How the NBA’s pandemic success created an ‘unrealistic expectation’ for sports leagues

When the NBA, the NHL and MLB started their playoffs this year, they observed strict rules about whom their players could interact with — “bubbles” meant to make sure outbreaks were limited and contained.

The NFL is instituting no such bubble for its coming playoffs, according to an internal league memo obtained by NBC News. The league informed teams this week that they can’t require players or staff members to stay in isolation in hotel rooms beyond the night before a game.

Covid-19 cases and hospitalizations are surging across the country, outpacing the outbreaks early in the year that suspended organized sports across the United States. Since then, most leagues have restarted play even as players have tested positive, games have been delayed and the broader national situation has worsened.

“I think a lot of what happened with sport was what happened in the rest of the country,” said Dr. Gretchen Snoeyenbos Newman, an infectious disease expert and assistant professor at Wayne State University in Detroit. “We weren’t getting clear messaging from the top. Without that coordinated national response, it was left up to individual leagues, players, communities about what they were going to do, which is no way to run a pandemic.”

The NFL declined to comment on the memo.

When sports leagues paused their seasons in mid-March, the focus quickly turned to whether and how they could resume. The discussions were bolstered by the success of the NBA’s bubble strategy — which other leagues haven’t followed.

The NBA’s bubble required daily testing, mandated mask-wearing and kept players and league personnel isolated from the outside world to reduce the spread of Covid-19. And while it proved successful at keeping out Covid-19, many players spoke about the challenge of being isolated from families, friends and their homes.

“The NBA almost set an unrealistic expectation,” said Zachary Binney, an epidemiologist who also works in the sports industry. “They came back in an incredibly responsible way and basically had zero cases. It was amazing. I would not have argued for them to do anything different.

“I don’t think that was ever realistic for leagues outside of a bubble, and I don’t think it was necessarily the way to measure whether they were successful or not,” Binney added.

But most leagues that resumed playing didn’t keep players in bubbles — and numerous players have tested positive. The NFL delayed 15 games because of positive tests, with many teams having to temporarily shut down their facilities. At the top level of college football, more than 130 games were canceled because of positive Covid-19 tests. Even the NBA, which has started its 2020-21 preseason outside a bubble, has had to deal with positive cases and canceled games.

The NFL, which wasn’t in season when the pandemic began, was forced to make adjustments but ultimately stuck to its schedule, and it expects to stay on track through the Super Bowl.

“The number of Covid positives among our personnel has decreased by half in consecutive weeks, and this decline comes at a time when positive rates in our communities continue to climb,” NFL Commissioner Roger Goodell said on a media call Dec. 16. “These latest reports are evidence our protocols are working. … Our guiding principle all along here has been to limit the risk to players and personnel and continue to evolve our protocols when we see opportunities to reduce risk for our personnel.”

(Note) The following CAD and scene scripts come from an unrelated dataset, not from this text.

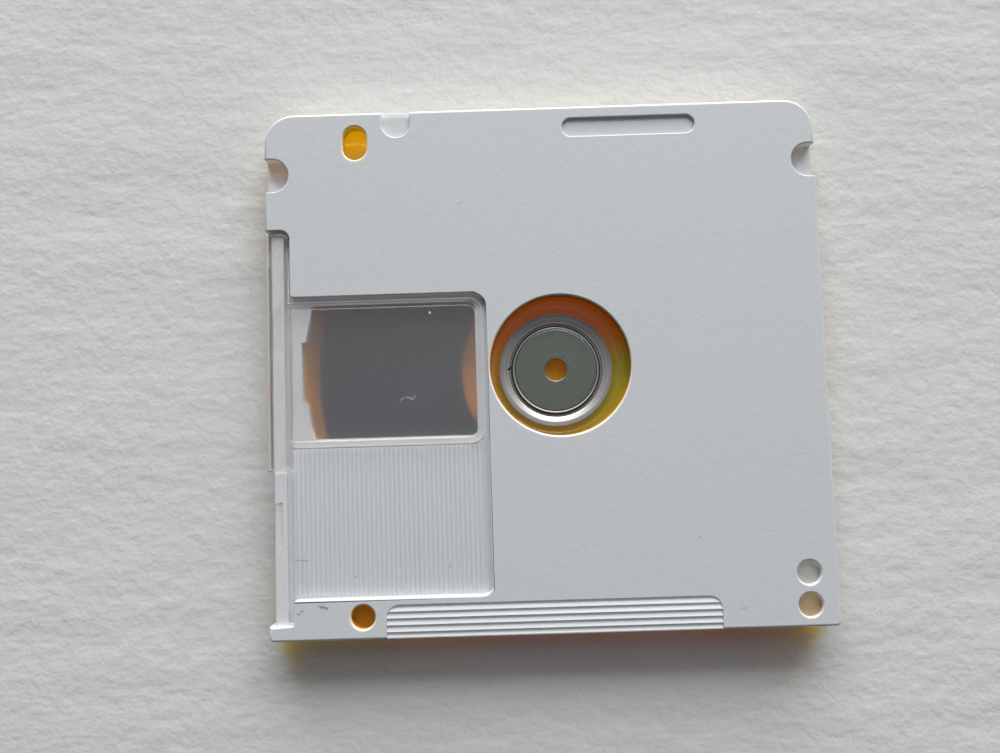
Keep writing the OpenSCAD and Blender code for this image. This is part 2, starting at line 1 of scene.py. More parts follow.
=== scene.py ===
# %% [markdown]
# A square disc cartridge, seen from its underside. The CAD model gives every piece its size and
# place. This script gives each piece its finish, and it rounds the moulded edges, because a
# moulding never has a knife edge and it is the rounded rims that catch the window's light.
# Everything is in metres, in the CAD's own frame: Z = 0 is the face that the cartridge lies on.

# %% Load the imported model
import math

import bmesh
import bpy
from mathutils import Euler, Matrix, Vector


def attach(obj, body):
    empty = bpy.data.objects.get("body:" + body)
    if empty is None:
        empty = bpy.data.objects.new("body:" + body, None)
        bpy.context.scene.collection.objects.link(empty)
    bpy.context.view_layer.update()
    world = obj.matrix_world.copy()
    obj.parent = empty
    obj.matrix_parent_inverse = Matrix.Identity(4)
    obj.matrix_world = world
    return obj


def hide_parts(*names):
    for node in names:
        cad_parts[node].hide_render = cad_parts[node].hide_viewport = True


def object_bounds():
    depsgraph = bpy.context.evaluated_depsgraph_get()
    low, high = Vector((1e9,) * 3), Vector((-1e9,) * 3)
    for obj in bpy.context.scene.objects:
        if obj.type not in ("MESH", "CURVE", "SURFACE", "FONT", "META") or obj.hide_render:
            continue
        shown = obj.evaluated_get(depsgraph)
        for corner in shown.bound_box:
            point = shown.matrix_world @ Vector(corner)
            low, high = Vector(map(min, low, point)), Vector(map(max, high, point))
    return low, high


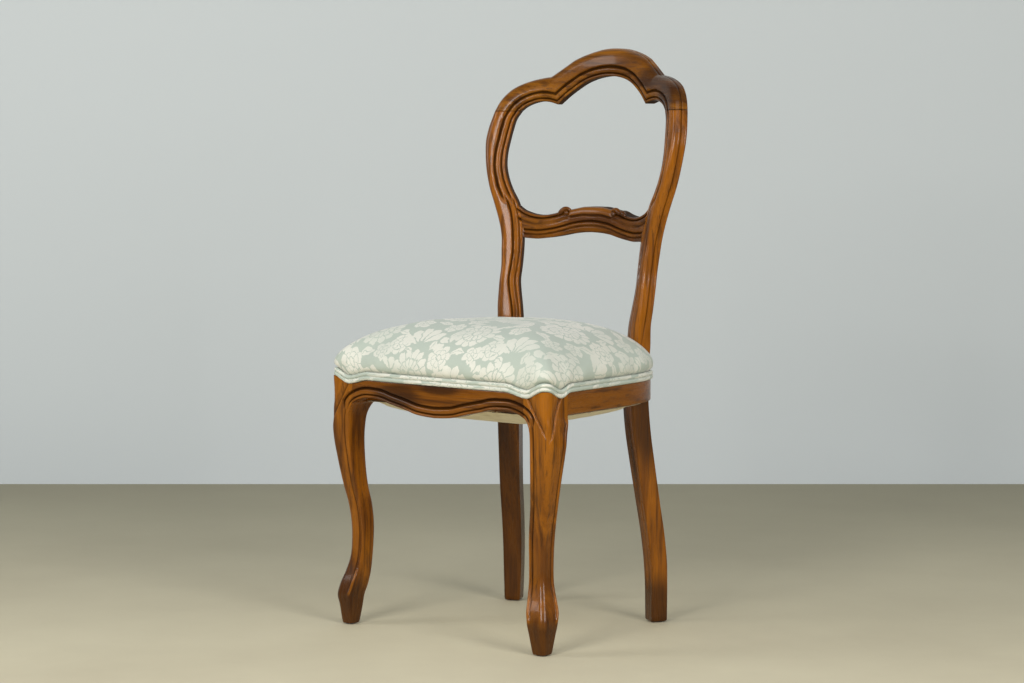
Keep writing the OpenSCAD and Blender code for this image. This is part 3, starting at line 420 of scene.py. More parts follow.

Goodell did say testing would be extended to other people living in the households of players and league personnel to keep transmission down.

The situation is even more concerning at the collegiate and youth levels of sport, Binney said.

“There’s a lot more unwelcome acceptance of the number of cases as just ‘this is the price we have to pay for sports,'” Binney said. “They’ve just sort of realized that society is going to tolerate this, and so there’s no reason for them not to play.”

Dr. Jill Weatherhead, an infectious disease expert at Baylor College of Medicine in Houston, said the difference between professional and collegiate sports is important to consider when resuming play, because, unlike pro players and teams, collegiate players aren’t paid, and not all collegiate teams have the same access to resources as their counterparts.

“This has not affected every community the same. It has separated itself economically as well as amongst race and ethnic lines, and we’ve seen the disproportionate effect of this disease in cases, hospitalizations and deaths,” Weatherhead said. “We need to be thinking with that lens when we’re making decisions in terms of risk.”

Weatherhead said the disparate access to resources among college teams will ultimately affect how well they’re able to protect their students and staff members.

That’s important, because as all three experts said, teams’ or leagues’ ability to minimize spread can have further-reaching ramifications for their local communities.

“There are some people who are being very selfish, saying we want to play and not really acknowledging that they’re not the only ones who matter, that other people have different things that they want,” Binney said. “Like maybe your local nurses and doctors and grandparents would prefer you not play? Does that matter at all?”

The implications outside of sports have become even more salient now that Covid-19 vaccines have started to roll out, with more widespread availability expected in 2021.

“This is the fourth quarter. The sports metaphor is completely apt here. It is time to lock it down,” Newman said. “Just make it through until the summer. The end is in sight. Let’s not blow it now. We should be being as cautious as possible, because we know it’s time-limited.”